Stated exercise: The listing must be reproduced in full, exactly as it stands.
======== Dataset section
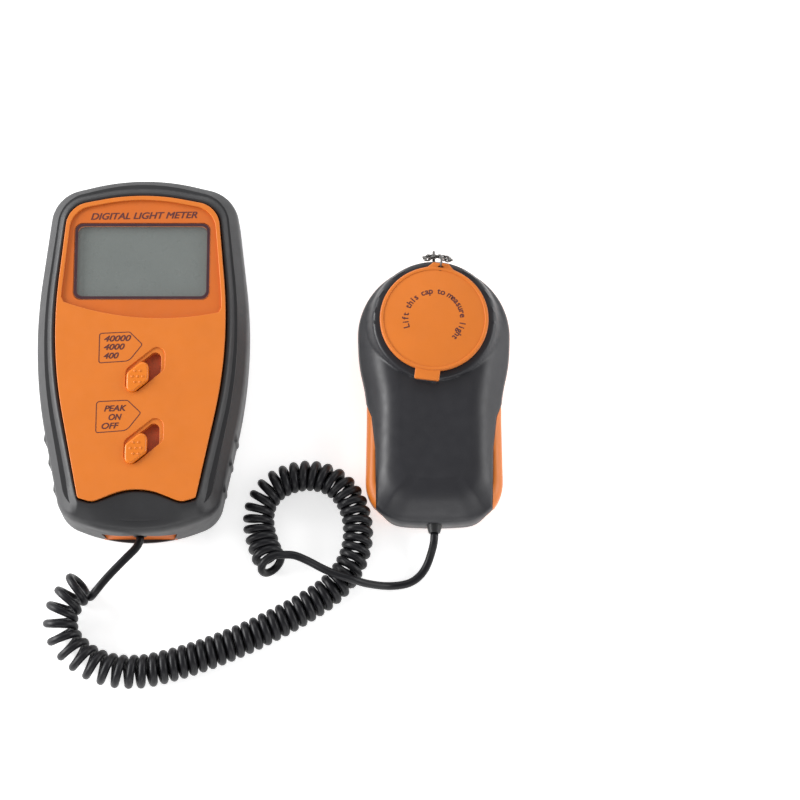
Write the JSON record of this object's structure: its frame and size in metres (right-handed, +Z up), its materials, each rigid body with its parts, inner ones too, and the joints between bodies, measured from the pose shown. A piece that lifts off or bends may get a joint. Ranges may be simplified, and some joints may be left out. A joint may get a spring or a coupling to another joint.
{
  "type": "light meter",
  "caption": "Two-piece light meter: hand unit with blank display and two slide switches in a rubber boot, and a capped light sensor on a coiled cord.",
  "frame": {"origin": "on the table, under the middle of the box that holds the hand unit and the sensor together, the cord left out", "axes": "+Z up out of the orange face and the cap, +X from the hand unit to the sensor, +Y from the cord ends to the display and cap ends"},
  "size_m": [0.158, 0.1709, 0.029],
  "materials": {
    "casing": "satin orange ABS, fine moulded grain",
    "boot": "charcoal grey soft rubber, matt, slightly worn on its edges",
    "window": "clear acrylic window",
    "lcd": "grey-green display glass, blank",
    "black_plastic": "black moulded plastic",
    "zebra": "elastomer contact strip",
    "board": "green glass-fibre circuit board",
    "components": "electronic parts",
    "switch_metal": "tinned sheet steel",
    "knob": "orange moulded plastic",
    "battery_case": "plain printed metal jacket",
    "wire_red": "PVC wire insulation",
    "wire_white": "PVC wire insulation",
    "screw_steel": "zinc-plated steel",
    "sensor_dark": "charcoal satin plastic",
    "diffuser_white": "opal white plastic",
    "diode": "silicon cell behind clear resin",
    "filter_glass": "green optical glass",
    "chain_metal": "nickel-plated steel wire",
    "cord_jacket": "black PVC cord jacket, satin"
  },
  "bodies": {
    "meter": {"rubber_boot": "boot", "front_shell": "casing", "rear_shell": "casing", "display_window": "window", "lcd_panel": "lcd", "lcd_frame": "black_plastic", "zebra_strips": "zebra", "main_board": "board", "board_components": "components", "range_switch_body": "switch_metal", "power_switch_body": "switch_metal", "battery": "battery_case", "battery_snap": "black_plastic", "battery_leads": "wire_red", "signal_wires": "wire_white", "case_screws": "screw_steel", "board_screws": "screw_steel", "meter_gland": "black_plastic", "meter_lead": "cord_jacket", "cord_coil": "cord_jacket", "sensor_lead": "cord_jacket"},
    "range_knob": {"range_knob": "knob"},
    "power_knob": {"power_knob": "knob"},
    "battery_door": {"battery_door": "casing"},
    "sensor": {"sensor_top_shell": "sensor_dark", "sensor_bottom_shell": "casing", "sensor_board": "board", "photodiode": "diode", "optical_filter": "filter_glass", "filter_holder": "black_plastic", "diffuser": "diffuser_white", "diffuser_ring": "black_plastic", "sensor_screws": "screw_steel", "sensor_gland": "black_plastic", "sensor_wires": "wire_white", "chain_eyelet": "chain_metal", "cap_chain": "chain_metal"},
    "cap": {"sensor_cap": "casing", "cap_ring": "chain_metal"}
  },
  "joints": [
    {"name": "range_knob_slide", "type": "slide", "parent": "meter", "child": "range_knob", "axis": [0.766, 0.6428, 0], "range_m": [0, 0.0048]},
    {"name": "power_knob_slide", "type": "slide", "parent": "meter", "child": "power_knob", "axis": [0.766, 0.6428, 0], "range_m": [0, 0.0048]},
    {"name": "battery_door_slide", "type": "slide", "parent": "meter", "child": "battery_door", "axis": [0, -1, 0], "range_m": [0, 0.012]},
    {"name": "sensor_lift", "type": "slide", "parent": "meter", "child": "sensor", "axis": [0, 0, 1], "range_m": [0, 0.08]},
    {"name": "cap_lift", "type": "slide", "parent": "sensor", "child": "cap", "axis": [0, 0, 1], "range_m": [0, 0.012]}
  ]
}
================
Output for this exercise:
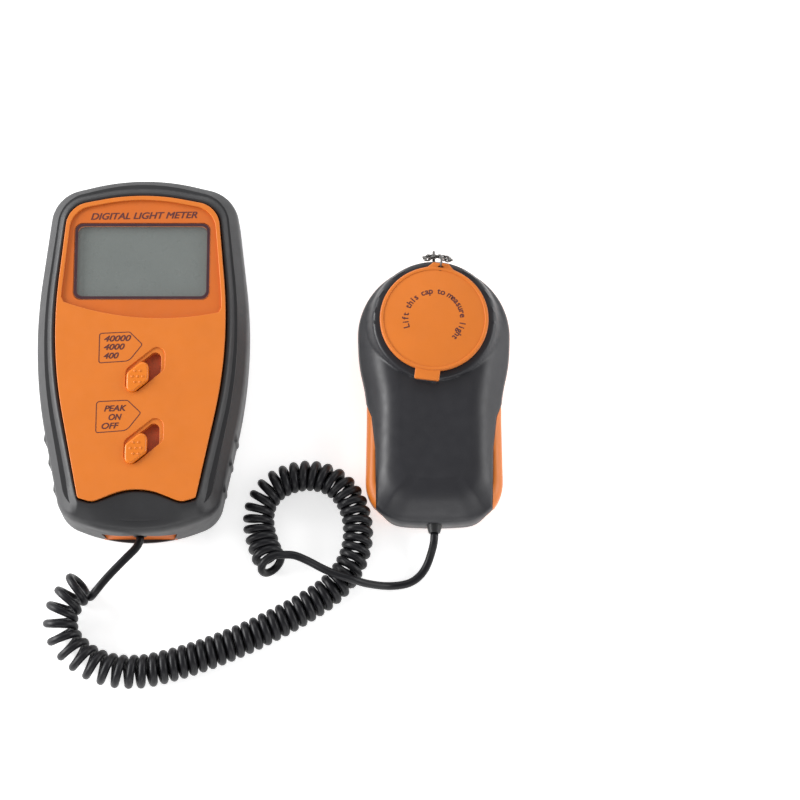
Write the JSON record of this object's structure: its frame and size in metres (right-handed, +Z up), its materials, each rigid body with its parts, inner ones too, and the joints between bodies, measured from the pose shown. A piece that lifts off or bends may get a joint. Ranges may be simplified, and some joints may be left out. A joint may get a spring or a coupling to another joint.
{
  "type": "light meter",
  "caption": "Two-piece light meter: hand unit with blank display and two slide switches in a rubber boot, and a capped light sensor on a coiled cord.",
  "frame": {"origin": "on the table, under the middle of the box that holds the hand unit and the sensor together, the cord left out", "axes": "+Z up out of the orange face and the cap, +X from the hand unit to the sensor, +Y from the cord ends to the display and cap ends"},
  "size_m": [0.158, 0.1709, 0.029],
  "materials": {
    "casing": "satin orange ABS, fine moulded grain",
    "boot": "charcoal grey soft rubber, matt, slightly worn on its edges",
    "window": "clear acrylic window",
    "lcd": "grey-green display glass, blank",
    "black_plastic": "black moulded plastic",
    "zebra": "elastomer contact strip",
    "board": "green glass-fibre circuit board",
    "components": "electronic parts",
    "switch_metal": "tinned sheet steel",
    "knob": "orange moulded plastic",
    "battery_case": "plain printed metal jacket",
    "wire_red": "PVC wire insulation",
    "wire_white": "PVC wire insulation",
    "screw_steel": "zinc-plated steel",
    "sensor_dark": "charcoal satin plastic",
    "diffuser_white": "opal white plastic",
    "diode": "silicon cell behind clear resin",
    "filter_glass": "green optical glass",
    "chain_metal": "nickel-plated steel wire",
    "cord_jacket": "black PVC cord jacket, satin"
  },
  "bodies": {
    "meter": {"rubber_boot": "boot", "front_shell": "casing", "rear_shell": "casing", "display_window": "window", "lcd_panel": "lcd", "lcd_frame": "black_plastic", "zebra_strips": "zebra", "main_board": "board", "board_components": "components", "range_switch_body": "switch_metal", "power_switch_body": "switch_metal", "battery": "battery_case", "battery_snap": "black_plastic", "battery_leads": "wire_red", "signal_wires": "wire_white", "case_screws": "screw_steel", "board_screws": "screw_steel", "meter_gland": "black_plastic", "meter_lead": "cord_jacket", "cord_coil": "cord_jacket", "sensor_lead": "cord_jacket"},
    "range_knob": {"range_knob": "knob"},
    "power_knob": {"power_knob": "knob"},
    "battery_door": {"battery_door": "casing"},
    "sensor": {"sensor_top_shell": "sensor_dark", "sensor_bottom_shell": "casing", "sensor_board": "board", "photodiode": "diode", "optical_filter": "filter_glass", "filter_holder": "black_plastic", "diffuser": "diffuser_white", "diffuser_ring": "black_plastic", "sensor_screws": "screw_steel", "sensor_gland": "black_plastic", "sensor_wires": "wire_white", "chain_eyelet": "chain_metal", "cap_chain": "chain_metal"},
    "cap": {"sensor_cap": "casing", "cap_ring": "chain_metal"}
  },
  "joints": [
    {"name": "range_knob_slide", "type": "slide", "parent": "meter", "child": "range_knob", "axis": [0.766, 0.6428, 0], "range_m": [0, 0.0048]},
    {"name": "power_knob_slide", "type": "slide", "parent": "meter", "child": "power_knob", "axis": [0.766, 0.6428, 0], "range_m": [0, 0.0048]},
    {"name": "battery_door_slide", "type": "slide", "parent": "meter", "child": "battery_door", "axis": [0, -1, 0], "range_m": [0, 0.012]},
    {"name": "sensor_lift", "type": "slide", "parent": "meter", "child": "sensor", "axis": [0, 0, 1], "range_m": [0, 0.08]},
    {"name": "cap_lift", "type": "slide", "parent": "sensor", "child": "cap", "axis": [0, 0, 1], "range_m": [0, 0.012]}
  ]
}